**Supplied data:**
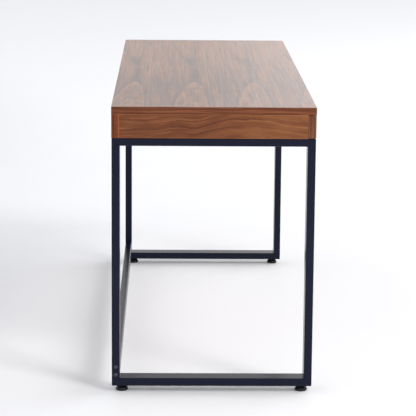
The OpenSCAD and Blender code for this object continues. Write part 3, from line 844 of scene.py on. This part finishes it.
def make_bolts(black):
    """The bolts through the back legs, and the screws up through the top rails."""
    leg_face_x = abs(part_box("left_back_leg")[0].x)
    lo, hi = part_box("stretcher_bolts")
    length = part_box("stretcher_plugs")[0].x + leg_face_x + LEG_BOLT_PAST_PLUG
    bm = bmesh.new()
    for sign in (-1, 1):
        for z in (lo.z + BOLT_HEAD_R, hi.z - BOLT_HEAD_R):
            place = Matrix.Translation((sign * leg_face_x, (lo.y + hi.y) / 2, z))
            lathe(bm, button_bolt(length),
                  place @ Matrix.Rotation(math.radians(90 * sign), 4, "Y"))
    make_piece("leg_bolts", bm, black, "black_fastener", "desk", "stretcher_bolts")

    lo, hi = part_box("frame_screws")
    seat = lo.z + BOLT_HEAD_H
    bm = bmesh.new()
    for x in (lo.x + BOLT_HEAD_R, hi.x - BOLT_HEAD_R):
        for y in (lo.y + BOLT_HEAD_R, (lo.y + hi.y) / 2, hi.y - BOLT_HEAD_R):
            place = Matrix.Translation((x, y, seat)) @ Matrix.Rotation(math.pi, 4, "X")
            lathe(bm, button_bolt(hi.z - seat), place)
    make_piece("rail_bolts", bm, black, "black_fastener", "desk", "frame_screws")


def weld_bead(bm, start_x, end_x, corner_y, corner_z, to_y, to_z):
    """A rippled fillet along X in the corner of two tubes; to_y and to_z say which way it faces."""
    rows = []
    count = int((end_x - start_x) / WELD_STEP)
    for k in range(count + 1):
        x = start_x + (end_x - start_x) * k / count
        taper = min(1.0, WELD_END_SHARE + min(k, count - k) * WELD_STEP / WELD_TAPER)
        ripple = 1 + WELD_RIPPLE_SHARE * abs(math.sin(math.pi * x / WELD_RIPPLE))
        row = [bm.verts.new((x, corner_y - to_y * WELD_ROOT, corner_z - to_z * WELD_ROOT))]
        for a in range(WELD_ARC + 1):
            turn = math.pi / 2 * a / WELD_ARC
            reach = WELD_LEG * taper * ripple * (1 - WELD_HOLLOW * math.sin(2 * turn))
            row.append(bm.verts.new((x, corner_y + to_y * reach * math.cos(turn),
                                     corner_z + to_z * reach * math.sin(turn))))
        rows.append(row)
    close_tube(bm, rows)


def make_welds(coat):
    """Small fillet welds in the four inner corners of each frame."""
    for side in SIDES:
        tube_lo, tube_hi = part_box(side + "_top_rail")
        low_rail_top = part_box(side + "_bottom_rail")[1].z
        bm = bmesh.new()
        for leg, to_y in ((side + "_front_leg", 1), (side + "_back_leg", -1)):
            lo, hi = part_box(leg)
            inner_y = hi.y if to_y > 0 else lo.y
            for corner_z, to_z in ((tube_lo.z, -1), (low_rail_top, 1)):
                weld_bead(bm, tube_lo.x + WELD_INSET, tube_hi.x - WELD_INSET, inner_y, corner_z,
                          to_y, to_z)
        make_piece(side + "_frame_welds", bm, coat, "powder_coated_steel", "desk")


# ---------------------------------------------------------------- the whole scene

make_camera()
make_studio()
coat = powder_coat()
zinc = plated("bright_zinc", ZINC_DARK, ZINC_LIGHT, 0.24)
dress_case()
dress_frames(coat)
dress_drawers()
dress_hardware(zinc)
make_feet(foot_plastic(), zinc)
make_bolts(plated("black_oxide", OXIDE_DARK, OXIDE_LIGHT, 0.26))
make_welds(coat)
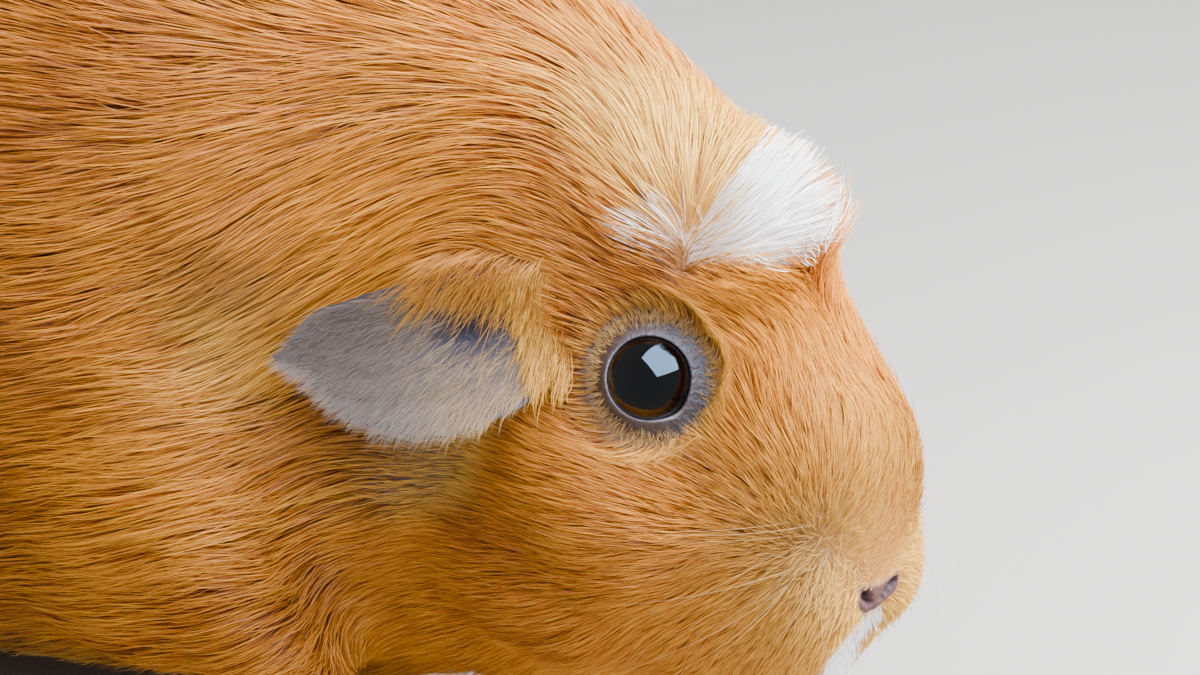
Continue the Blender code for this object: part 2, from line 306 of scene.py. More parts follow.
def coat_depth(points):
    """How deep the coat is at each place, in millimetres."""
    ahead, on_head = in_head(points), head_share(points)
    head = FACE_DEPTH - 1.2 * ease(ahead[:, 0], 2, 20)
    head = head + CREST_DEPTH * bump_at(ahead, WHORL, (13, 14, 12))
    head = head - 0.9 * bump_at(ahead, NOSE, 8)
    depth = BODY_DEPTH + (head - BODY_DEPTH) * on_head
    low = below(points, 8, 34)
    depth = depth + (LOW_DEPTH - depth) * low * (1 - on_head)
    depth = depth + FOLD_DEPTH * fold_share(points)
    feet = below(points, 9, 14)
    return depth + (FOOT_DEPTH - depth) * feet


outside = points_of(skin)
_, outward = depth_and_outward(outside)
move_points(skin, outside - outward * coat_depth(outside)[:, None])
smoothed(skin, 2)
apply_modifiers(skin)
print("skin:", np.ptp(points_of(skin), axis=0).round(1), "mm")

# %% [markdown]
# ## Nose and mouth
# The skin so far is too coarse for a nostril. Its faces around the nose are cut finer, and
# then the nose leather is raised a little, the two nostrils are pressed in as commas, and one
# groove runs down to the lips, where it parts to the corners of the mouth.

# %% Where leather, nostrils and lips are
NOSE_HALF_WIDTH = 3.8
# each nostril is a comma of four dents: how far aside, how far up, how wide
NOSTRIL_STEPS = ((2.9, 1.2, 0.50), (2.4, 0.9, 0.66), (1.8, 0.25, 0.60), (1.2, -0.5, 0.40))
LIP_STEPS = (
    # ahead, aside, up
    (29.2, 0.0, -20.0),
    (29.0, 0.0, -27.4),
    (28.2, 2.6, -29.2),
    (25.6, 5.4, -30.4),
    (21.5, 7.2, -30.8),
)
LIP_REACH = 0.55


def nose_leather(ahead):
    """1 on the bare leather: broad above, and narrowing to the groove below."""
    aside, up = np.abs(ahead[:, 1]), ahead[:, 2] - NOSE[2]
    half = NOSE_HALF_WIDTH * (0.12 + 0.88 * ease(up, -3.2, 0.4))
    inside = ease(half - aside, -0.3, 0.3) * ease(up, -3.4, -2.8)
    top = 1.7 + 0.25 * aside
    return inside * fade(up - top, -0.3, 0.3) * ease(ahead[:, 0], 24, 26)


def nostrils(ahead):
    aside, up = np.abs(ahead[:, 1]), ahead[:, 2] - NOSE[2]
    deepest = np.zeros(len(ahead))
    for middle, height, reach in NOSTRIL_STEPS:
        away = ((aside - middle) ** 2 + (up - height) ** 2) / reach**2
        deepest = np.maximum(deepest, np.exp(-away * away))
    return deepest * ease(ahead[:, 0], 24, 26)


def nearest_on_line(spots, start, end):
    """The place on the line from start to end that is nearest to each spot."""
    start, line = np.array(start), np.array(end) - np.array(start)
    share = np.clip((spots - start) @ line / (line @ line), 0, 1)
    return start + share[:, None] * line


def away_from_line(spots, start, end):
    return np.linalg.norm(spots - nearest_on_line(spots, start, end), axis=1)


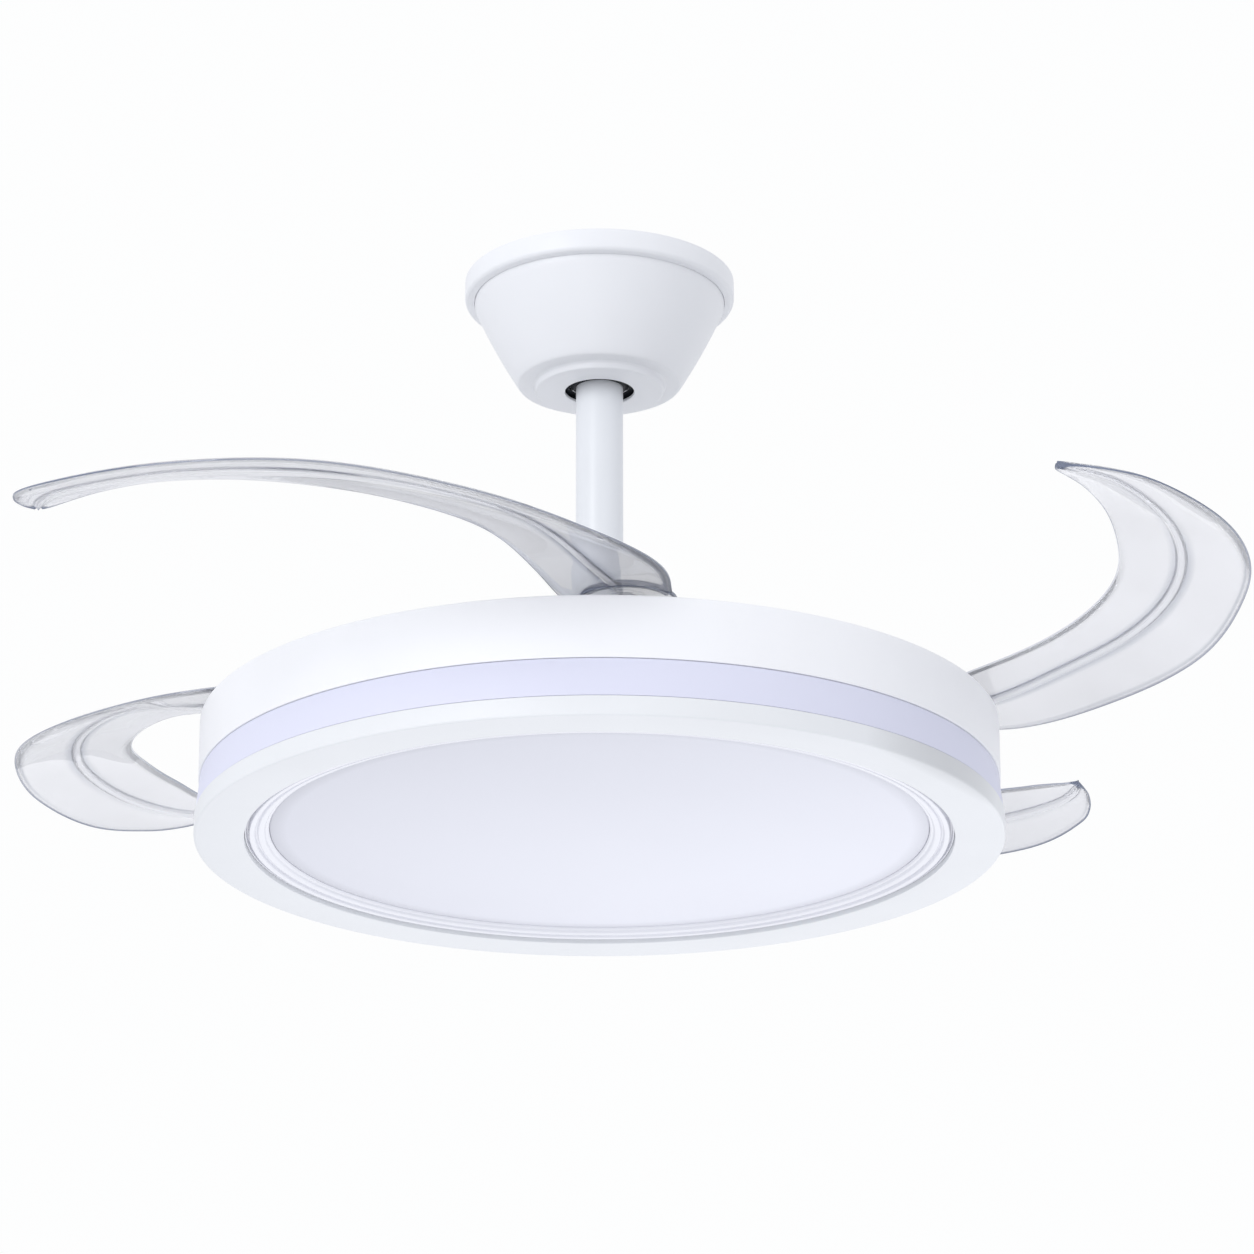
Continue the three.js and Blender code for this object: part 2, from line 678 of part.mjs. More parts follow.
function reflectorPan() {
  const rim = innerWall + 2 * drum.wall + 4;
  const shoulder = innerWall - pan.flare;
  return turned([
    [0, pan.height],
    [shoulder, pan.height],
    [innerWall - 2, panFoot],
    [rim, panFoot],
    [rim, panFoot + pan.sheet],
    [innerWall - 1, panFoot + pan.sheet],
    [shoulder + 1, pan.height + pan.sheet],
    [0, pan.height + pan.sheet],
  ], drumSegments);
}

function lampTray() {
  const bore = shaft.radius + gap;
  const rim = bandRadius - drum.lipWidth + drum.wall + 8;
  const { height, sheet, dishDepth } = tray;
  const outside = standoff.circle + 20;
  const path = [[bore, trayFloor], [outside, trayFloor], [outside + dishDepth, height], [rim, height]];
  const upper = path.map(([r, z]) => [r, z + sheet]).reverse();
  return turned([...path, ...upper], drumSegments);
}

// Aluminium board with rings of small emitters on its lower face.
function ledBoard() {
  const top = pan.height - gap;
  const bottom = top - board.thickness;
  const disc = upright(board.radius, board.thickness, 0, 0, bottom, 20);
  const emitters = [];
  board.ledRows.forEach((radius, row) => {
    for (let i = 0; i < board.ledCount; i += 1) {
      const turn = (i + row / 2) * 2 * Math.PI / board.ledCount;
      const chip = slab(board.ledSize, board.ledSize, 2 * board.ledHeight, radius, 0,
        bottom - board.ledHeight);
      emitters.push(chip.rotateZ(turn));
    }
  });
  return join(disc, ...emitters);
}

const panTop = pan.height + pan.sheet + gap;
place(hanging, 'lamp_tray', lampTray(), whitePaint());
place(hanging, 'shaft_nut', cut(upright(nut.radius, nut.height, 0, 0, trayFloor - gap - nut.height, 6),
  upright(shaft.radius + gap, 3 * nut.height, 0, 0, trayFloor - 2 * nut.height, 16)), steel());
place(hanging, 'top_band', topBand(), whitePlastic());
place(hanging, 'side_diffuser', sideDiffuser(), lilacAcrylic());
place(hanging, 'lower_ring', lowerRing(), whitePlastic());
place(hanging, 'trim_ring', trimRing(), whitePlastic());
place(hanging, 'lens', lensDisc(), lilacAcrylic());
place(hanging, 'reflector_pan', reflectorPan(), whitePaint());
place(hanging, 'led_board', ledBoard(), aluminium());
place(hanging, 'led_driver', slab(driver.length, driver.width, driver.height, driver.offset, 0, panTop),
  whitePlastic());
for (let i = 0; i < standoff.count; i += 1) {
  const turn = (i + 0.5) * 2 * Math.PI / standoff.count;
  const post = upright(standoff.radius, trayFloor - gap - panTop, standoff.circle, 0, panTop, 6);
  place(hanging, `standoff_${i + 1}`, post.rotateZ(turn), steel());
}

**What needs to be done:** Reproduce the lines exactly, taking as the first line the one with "leg_face_x + LEG_BOLT_PAST_PLUG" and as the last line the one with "close_tube(bm, rows)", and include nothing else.

**The result:**
    length = part_box("stretcher_plugs")[0].x + leg_face_x + LEG_BOLT_PAST_PLUG
    bm = bmesh.new()
    for sign in (-1, 1):
        for z in (lo.z + BOLT_HEAD_R, hi.z - BOLT_HEAD_R):
            place = Matrix.Translation((sign * leg_face_x, (lo.y + hi.y) / 2, z))
            lathe(bm, button_bolt(length),
                  place @ Matrix.Rotation(math.radians(90 * sign), 4, "Y"))
    make_piece("leg_bolts", bm, black, "black_fastener", "desk", "stretcher_bolts")

    lo, hi = part_box("frame_screws")
    seat = lo.z + BOLT_HEAD_H
    bm = bmesh.new()
    for x in (lo.x + BOLT_HEAD_R, hi.x - BOLT_HEAD_R):
        for y in (lo.y + BOLT_HEAD_R, (lo.y + hi.y) / 2, hi.y - BOLT_HEAD_R):
            place = Matrix.Translation((x, y, seat)) @ Matrix.Rotation(math.pi, 4, "X")
            lathe(bm, button_bolt(hi.z - seat), place)
    make_piece("rail_bolts", bm, black, "black_fastener", "desk", "frame_screws")


def weld_bead(bm, start_x, end_x, corner_y, corner_z, to_y, to_z):
    """A rippled fillet along X in the corner of two tubes; to_y and to_z say which way it faces."""
    rows = []
    count = int((end_x - start_x) / WELD_STEP)
    for k in range(count + 1):
        x = start_x + (end_x - start_x) * k / count
        taper = min(1.0, WELD_END_SHARE + min(k, count - k) * WELD_STEP / WELD_TAPER)
        ripple = 1 + WELD_RIPPLE_SHARE * abs(math.sin(math.pi * x / WELD_RIPPLE))
        row = [bm.verts.new((x, corner_y - to_y * WELD_ROOT, corner_z - to_z * WELD_ROOT))]
        for a in range(WELD_ARC + 1):
            turn = math.pi / 2 * a / WELD_ARC
            reach = WELD_LEG * taper * ripple * (1 - WELD_HOLLOW * math.sin(2 * turn))
            row.append(bm.verts.new((x, corner_y + to_y * reach * math.cos(turn),
                                     corner_z + to_z * reach * math.sin(turn))))
        rows.append(row)
    close_tube(bm, rows)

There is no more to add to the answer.